Everything from the line containing "open_skirt_inside, media_top, flange_underside)" down to the line containing "cad_parts[node].hide_render = cad_parts[node].hide_viewport" is to be returned exactly; include both boundary lines and leave out all others.

......

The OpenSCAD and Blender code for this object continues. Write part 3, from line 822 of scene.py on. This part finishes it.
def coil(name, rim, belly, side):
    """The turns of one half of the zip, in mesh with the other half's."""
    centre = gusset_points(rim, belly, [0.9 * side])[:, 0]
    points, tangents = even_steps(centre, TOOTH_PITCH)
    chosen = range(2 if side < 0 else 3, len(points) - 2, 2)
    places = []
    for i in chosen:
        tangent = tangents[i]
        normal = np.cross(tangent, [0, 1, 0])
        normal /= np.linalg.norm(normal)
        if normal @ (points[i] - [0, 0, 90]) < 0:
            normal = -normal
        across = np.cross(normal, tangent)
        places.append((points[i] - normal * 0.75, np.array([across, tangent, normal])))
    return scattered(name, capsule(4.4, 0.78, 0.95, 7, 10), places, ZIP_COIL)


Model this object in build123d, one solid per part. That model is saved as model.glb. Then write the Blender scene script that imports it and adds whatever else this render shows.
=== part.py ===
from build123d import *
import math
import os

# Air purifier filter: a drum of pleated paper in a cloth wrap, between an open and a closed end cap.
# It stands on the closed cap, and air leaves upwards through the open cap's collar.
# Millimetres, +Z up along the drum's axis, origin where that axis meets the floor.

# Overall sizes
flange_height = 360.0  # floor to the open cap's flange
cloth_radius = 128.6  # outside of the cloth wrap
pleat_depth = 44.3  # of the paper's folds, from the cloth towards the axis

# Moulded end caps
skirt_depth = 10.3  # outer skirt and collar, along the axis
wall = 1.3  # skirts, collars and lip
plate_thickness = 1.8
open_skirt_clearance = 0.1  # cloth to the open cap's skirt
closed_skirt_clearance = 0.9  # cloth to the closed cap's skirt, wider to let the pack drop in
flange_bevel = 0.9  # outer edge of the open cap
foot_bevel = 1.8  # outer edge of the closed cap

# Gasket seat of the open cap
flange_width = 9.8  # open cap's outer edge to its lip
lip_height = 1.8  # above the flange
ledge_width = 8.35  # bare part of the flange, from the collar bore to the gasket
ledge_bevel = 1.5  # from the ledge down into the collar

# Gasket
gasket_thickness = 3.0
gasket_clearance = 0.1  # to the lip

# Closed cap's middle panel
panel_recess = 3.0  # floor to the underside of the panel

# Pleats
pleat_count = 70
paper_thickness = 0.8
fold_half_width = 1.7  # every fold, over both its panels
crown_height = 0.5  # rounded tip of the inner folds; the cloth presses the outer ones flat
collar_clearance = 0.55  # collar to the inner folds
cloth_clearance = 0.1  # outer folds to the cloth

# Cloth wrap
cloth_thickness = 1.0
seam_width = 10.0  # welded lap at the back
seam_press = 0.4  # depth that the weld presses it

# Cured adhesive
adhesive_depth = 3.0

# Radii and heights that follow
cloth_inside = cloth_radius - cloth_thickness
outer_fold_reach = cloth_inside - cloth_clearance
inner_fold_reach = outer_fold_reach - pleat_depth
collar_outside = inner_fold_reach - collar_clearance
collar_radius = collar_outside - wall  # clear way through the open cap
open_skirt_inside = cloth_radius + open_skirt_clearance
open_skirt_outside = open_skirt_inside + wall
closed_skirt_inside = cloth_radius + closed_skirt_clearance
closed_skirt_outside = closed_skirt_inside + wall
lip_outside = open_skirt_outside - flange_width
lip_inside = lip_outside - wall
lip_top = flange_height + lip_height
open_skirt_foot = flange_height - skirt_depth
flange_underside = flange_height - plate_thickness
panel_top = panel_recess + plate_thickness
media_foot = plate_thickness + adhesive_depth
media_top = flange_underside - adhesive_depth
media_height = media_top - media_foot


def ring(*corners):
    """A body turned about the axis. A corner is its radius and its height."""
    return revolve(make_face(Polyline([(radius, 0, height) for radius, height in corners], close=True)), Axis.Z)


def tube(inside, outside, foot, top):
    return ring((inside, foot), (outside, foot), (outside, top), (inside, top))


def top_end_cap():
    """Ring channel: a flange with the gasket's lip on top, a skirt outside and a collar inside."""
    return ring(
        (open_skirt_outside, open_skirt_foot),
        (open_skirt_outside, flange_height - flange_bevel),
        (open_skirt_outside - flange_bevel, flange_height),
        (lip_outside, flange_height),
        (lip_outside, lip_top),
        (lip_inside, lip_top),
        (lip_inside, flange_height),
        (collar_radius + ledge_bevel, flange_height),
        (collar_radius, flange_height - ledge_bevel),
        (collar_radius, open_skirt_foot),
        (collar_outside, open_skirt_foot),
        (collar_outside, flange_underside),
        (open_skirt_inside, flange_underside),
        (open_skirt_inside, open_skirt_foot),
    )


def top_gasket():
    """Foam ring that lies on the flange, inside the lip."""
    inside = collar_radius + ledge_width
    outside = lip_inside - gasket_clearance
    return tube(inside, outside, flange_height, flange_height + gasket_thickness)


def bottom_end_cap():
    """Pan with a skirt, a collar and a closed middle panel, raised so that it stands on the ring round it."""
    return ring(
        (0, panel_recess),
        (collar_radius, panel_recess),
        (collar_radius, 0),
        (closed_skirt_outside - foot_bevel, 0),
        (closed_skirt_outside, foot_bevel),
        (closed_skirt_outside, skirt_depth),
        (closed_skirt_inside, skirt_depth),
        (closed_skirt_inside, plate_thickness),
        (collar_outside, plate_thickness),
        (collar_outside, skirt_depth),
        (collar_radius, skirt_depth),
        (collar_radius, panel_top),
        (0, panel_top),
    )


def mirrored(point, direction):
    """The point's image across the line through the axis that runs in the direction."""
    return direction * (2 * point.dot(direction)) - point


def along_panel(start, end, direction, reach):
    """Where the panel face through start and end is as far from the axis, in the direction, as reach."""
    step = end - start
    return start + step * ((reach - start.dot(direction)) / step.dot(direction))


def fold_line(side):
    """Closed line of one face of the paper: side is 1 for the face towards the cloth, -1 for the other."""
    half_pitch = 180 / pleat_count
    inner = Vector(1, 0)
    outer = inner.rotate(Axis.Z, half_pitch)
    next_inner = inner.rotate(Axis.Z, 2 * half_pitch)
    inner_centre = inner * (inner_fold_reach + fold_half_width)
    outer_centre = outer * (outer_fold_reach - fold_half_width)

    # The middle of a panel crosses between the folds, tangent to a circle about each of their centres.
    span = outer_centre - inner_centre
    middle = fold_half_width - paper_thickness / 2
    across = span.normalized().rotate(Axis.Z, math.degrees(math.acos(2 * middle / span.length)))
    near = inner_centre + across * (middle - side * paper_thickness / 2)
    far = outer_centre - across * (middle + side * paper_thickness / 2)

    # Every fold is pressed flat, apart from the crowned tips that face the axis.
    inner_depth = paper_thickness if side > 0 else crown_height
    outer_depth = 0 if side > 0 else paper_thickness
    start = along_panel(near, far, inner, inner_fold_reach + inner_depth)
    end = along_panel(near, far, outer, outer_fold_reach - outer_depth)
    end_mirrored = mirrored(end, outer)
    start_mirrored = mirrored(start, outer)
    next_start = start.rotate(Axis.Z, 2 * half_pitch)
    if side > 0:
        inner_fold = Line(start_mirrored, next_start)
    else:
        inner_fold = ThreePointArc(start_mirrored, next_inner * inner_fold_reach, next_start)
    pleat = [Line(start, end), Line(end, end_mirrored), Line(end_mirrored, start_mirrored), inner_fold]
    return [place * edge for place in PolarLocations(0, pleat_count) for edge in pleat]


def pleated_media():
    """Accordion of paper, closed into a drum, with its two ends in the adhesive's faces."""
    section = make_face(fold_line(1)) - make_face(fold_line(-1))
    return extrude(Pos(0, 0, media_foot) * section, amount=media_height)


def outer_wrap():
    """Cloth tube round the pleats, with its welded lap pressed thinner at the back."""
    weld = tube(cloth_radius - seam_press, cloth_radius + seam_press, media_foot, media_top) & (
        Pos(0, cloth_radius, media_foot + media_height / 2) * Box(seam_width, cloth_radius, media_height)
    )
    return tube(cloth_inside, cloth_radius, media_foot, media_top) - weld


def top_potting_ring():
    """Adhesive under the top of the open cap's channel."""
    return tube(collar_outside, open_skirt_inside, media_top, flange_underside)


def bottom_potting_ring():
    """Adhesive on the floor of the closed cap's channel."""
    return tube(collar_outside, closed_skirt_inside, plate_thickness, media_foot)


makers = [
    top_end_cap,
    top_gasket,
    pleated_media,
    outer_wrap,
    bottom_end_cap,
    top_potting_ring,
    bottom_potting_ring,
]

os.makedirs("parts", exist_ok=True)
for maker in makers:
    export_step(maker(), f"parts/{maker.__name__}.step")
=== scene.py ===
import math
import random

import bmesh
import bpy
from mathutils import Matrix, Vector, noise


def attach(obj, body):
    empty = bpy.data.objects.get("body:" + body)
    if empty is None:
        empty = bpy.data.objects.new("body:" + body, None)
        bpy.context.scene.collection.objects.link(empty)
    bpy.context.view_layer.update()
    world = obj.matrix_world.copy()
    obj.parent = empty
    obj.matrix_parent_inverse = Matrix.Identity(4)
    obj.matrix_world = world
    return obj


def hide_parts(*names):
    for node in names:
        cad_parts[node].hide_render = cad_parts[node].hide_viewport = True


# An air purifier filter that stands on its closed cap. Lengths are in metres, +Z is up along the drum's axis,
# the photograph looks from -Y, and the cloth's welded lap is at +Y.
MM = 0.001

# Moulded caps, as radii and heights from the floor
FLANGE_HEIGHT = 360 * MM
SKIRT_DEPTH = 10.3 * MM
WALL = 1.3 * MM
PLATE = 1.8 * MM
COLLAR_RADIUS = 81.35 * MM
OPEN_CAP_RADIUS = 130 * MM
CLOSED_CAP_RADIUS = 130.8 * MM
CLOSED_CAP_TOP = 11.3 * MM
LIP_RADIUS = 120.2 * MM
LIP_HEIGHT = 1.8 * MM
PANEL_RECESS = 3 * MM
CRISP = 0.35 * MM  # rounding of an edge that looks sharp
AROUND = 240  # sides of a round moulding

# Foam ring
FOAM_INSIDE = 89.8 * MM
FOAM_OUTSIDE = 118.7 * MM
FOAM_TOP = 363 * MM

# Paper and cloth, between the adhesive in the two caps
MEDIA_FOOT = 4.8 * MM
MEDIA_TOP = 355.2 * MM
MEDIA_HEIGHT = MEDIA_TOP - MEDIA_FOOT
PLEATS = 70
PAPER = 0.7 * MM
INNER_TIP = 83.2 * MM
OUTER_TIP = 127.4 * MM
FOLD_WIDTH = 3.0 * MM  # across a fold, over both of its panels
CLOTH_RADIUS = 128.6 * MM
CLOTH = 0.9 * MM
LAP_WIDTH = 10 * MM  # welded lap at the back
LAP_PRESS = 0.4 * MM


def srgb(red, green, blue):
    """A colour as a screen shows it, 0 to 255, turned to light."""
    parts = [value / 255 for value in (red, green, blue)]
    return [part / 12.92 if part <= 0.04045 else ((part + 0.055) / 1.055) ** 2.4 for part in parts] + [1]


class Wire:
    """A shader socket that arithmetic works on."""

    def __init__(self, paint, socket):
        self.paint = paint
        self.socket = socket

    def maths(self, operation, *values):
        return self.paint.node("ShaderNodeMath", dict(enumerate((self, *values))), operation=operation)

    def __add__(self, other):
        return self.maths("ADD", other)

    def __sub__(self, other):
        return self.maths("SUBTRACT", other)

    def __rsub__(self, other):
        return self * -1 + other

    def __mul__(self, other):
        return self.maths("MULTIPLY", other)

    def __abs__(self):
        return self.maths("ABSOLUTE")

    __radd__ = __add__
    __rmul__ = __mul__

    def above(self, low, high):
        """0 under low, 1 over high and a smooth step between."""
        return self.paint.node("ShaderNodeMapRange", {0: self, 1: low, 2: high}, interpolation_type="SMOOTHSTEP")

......

[The solution]
    return tube(collar_outside, open_skirt_inside, media_top, flange_underside)


def bottom_potting_ring():
    """Adhesive on the floor of the closed cap's channel."""
    return tube(collar_outside, closed_skirt_inside, plate_thickness, media_foot)


makers = [
    top_end_cap,
    top_gasket,
    pleated_media,
    outer_wrap,
    bottom_end_cap,
    top_potting_ring,
    bottom_potting_ring,
]

os.makedirs("parts", exist_ok=True)
for maker in makers:
    export_step(maker(), f"parts/{maker.__name__}.step")
=== scene.py ===
import math
import random

import bmesh
import bpy
from mathutils import Matrix, Vector, noise


def attach(obj, body):
    empty = bpy.data.objects.get("body:" + body)
    if empty is None:
        empty = bpy.data.objects.new("body:" + body, None)
        bpy.context.scene.collection.objects.link(empty)
    bpy.context.view_layer.update()
    world = obj.matrix_world.copy()
    obj.parent = empty
    obj.matrix_parent_inverse = Matrix.Identity(4)
    obj.matrix_world = world
    return obj


def hide_parts(*names):
    for node in names:
        cad_parts[node].hide_render = cad_parts[node].hide_viewport = True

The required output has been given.